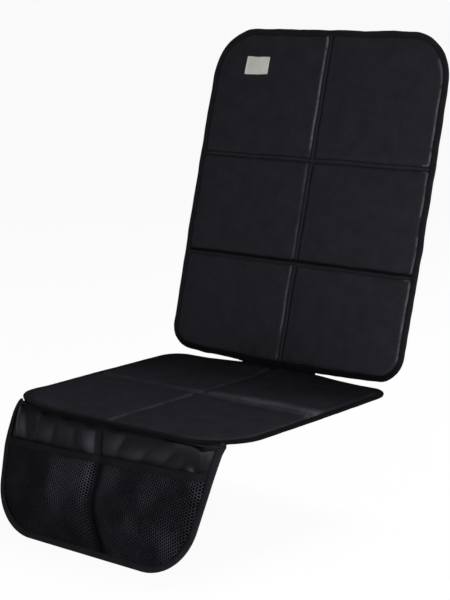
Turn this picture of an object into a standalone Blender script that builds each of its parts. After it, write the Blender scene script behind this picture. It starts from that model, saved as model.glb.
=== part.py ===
"""Padded car seat protector: reclined backrest, flat seat and hanging front flap with a net pocket.

Metres, +Z up, and the sitter faces -Y. The origin is the middle of the seat's flat underside,
which lies on the car seat. Left and right are as seen from the front, so left is -X.
"""

import math
from dataclasses import dataclass

import bmesh
import bpy
from mathutils import Matrix, Vector

# Cloth, tape and padding
CLOTH = 0.0008  # coated woven cover and lining
TAPE = 0.0010  # edge binding, one layer
TAPE_REACH = 0.0100  # how far each leg of the binding covers the panel
FOAM = 0.0040  # padding board in each cell
CLEAR = 0.0003  # between pieces that touch

# Backrest
BACK_WIDTH = 0.489
BACK_HEIGHT = 0.576
BACK_RECLINE = math.radians(15.1)  # from upright
BACK_TOP_RADIUS = 0.084
BACK_FOOT_RADIUS = 0.041
BACK_SEAMS = (0.172, 0.350)  # heights of the two sewn cross channels
BACK_BULGE = 0.0025  # how far the long sides swell outwards
BACK_FOOT_BOW = 0.0075  # how far the lower edge bows down in the middle

# Seat
SEAT_WIDTH = 0.470
SEAT_DEPTH = 0.424
SEAT_REAR_RADIUS = 0.037
SEAT_FRONT_RADIUS = 0.093
SEAT_SEAM = 0.2045  # from the rear edge to the cross channel
SEAT_BULGE = 0.0010
SEAT_REAR_BOW = 0.0030  # how far the rear edge bows out in the middle

# Quilting
MARGIN = 0.0108  # from a panel's edge to the foot of a padded cell
LONG_CHANNEL = 0.0100  # floor of the channel that runs up the middle
CROSS_CHANNEL = 0.0085  # floor of a channel that runs across
SHOULDER = 0.0060  # run of a cell's rounded edge
CELL_RADIUS = 0.0060  # corners that meet a channel
LINING_STEP = 0.0030  # run of the step where the lining is pinched to the edge

# Hinge strip between seat and backrest
HINGE_GAP = 0.0150
HINGE_WIDTH = 0.155
HINGE_CLOTH = 0.0016
HINGE_FULLNESS = 0.0060  # how strongly the slack strip bows to the rear
BOW_REACH = 0.1200  # how far into a panel its bowed edge is felt

# Front flap
FLAP_TOP_WIDTH = 0.442
FLAP_FOOT_WIDTH = 0.386
FLAP_LENGTH = 0.199
FLAP_TOP_RADIUS = 0.0115
FLAP_FOOT_RADIUS = 0.088
FLAP_LEAN = math.radians(18.8)  # its foot stands forward of its top
FLAP_SETBACK = 0.0110  # behind the seat's front edge
SEAM_TAPE = 0.0090  # leg of the angled tape that carries the flap

# Net pocket
HEM_DROP = 0.0500  # from the flap's top to the hem's top
HEM_HEIGHT = 0.0120
NET = 0.0008  # net, one layer
NET_BAR = 0.0034  # width of a bar of the coarse net
NET_COLUMNS = 9  # gaps across one pocket
NET_ROWS = 6
POCKET_DEPTH = 0.0110  # how far the net stands off the flap
SEAM_BAND = 0.0080  # band of net sewn down between the two pockets

# Label
LABEL_WIDTH = 0.050
LABEL_HEIGHT = 0.032
LABEL_CLOTH = 0.0008
LABEL_BORDER = 0.0025
LABEL_RELIEF = 0.0004
LABEL_FROM_LEFT = 0.073
LABEL_FROM_TOP = 0.0510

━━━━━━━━

* [Job]
Return all of the data precisely as it appears.

* [Problem solution]
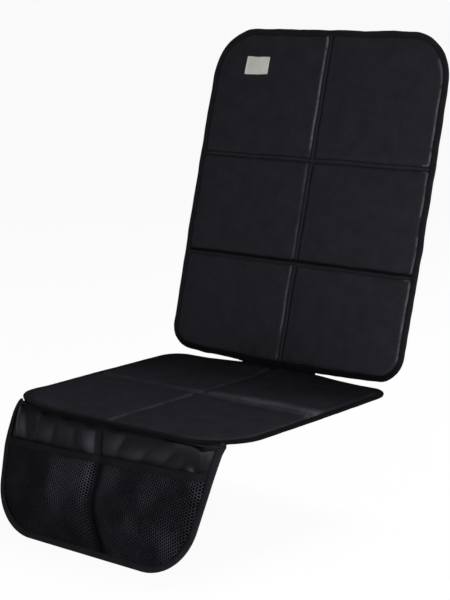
Turn this picture of an object into a standalone Blender script that builds each of its parts. After it, write the Blender scene script behind this picture. It starts from that model, saved as model.glb.
=== part.py ===
"""Padded car seat protector: reclined backrest, flat seat and hanging front flap with a net pocket.

Metres, +Z up, and the sitter faces -Y. The origin is the middle of the seat's flat underside,
which lies on the car seat. Left and right are as seen from the front, so left is -X.
"""

import math
from dataclasses import dataclass

import bmesh
import bpy
from mathutils import Matrix, Vector

# Cloth, tape and padding
CLOTH = 0.0008  # coated woven cover and lining
TAPE = 0.0010  # edge binding, one layer
TAPE_REACH = 0.0100  # how far each leg of the binding covers the panel
FOAM = 0.0040  # padding board in each cell
CLEAR = 0.0003  # between pieces that touch

# Backrest
BACK_WIDTH = 0.489
BACK_HEIGHT = 0.576
BACK_RECLINE = math.radians(15.1)  # from upright
BACK_TOP_RADIUS = 0.084
BACK_FOOT_RADIUS = 0.041
BACK_SEAMS = (0.172, 0.350)  # heights of the two sewn cross channels
BACK_BULGE = 0.0025  # how far the long sides swell outwards
BACK_FOOT_BOW = 0.0075  # how far the lower edge bows down in the middle

# Seat
SEAT_WIDTH = 0.470
SEAT_DEPTH = 0.424
SEAT_REAR_RADIUS = 0.037
SEAT_FRONT_RADIUS = 0.093
SEAT_SEAM = 0.2045  # from the rear edge to the cross channel
SEAT_BULGE = 0.0010
SEAT_REAR_BOW = 0.0030  # how far the rear edge bows out in the middle

# Quilting
MARGIN = 0.0108  # from a panel's edge to the foot of a padded cell
LONG_CHANNEL = 0.0100  # floor of the channel that runs up the middle
CROSS_CHANNEL = 0.0085  # floor of a channel that runs across
SHOULDER = 0.0060  # run of a cell's rounded edge
CELL_RADIUS = 0.0060  # corners that meet a channel
LINING_STEP = 0.0030  # run of the step where the lining is pinched to the edge

# Hinge strip between seat and backrest
HINGE_GAP = 0.0150
HINGE_WIDTH = 0.155
HINGE_CLOTH = 0.0016
HINGE_FULLNESS = 0.0060  # how strongly the slack strip bows to the rear
BOW_REACH = 0.1200  # how far into a panel its bowed edge is felt

# Front flap
FLAP_TOP_WIDTH = 0.442
FLAP_FOOT_WIDTH = 0.386
FLAP_LENGTH = 0.199
FLAP_TOP_RADIUS = 0.0115
FLAP_FOOT_RADIUS = 0.088
FLAP_LEAN = math.radians(18.8)  # its foot stands forward of its top
FLAP_SETBACK = 0.0110  # behind the seat's front edge
SEAM_TAPE = 0.0090  # leg of the angled tape that carries the flap

# Net pocket
HEM_DROP = 0.0500  # from the flap's top to the hem's top
HEM_HEIGHT = 0.0120
NET = 0.0008  # net, one layer
NET_BAR = 0.0034  # width of a bar of the coarse net
NET_COLUMNS = 9  # gaps across one pocket
NET_ROWS = 6
POCKET_DEPTH = 0.0110  # how far the net stands off the flap
SEAM_BAND = 0.0080  # band of net sewn down between the two pockets

# Label
LABEL_WIDTH = 0.050
LABEL_HEIGHT = 0.032
LABEL_CLOTH = 0.0008
LABEL_BORDER = 0.0025
LABEL_RELIEF = 0.0004
LABEL_FROM_LEFT = 0.073
LABEL_FROM_TOP = 0.0510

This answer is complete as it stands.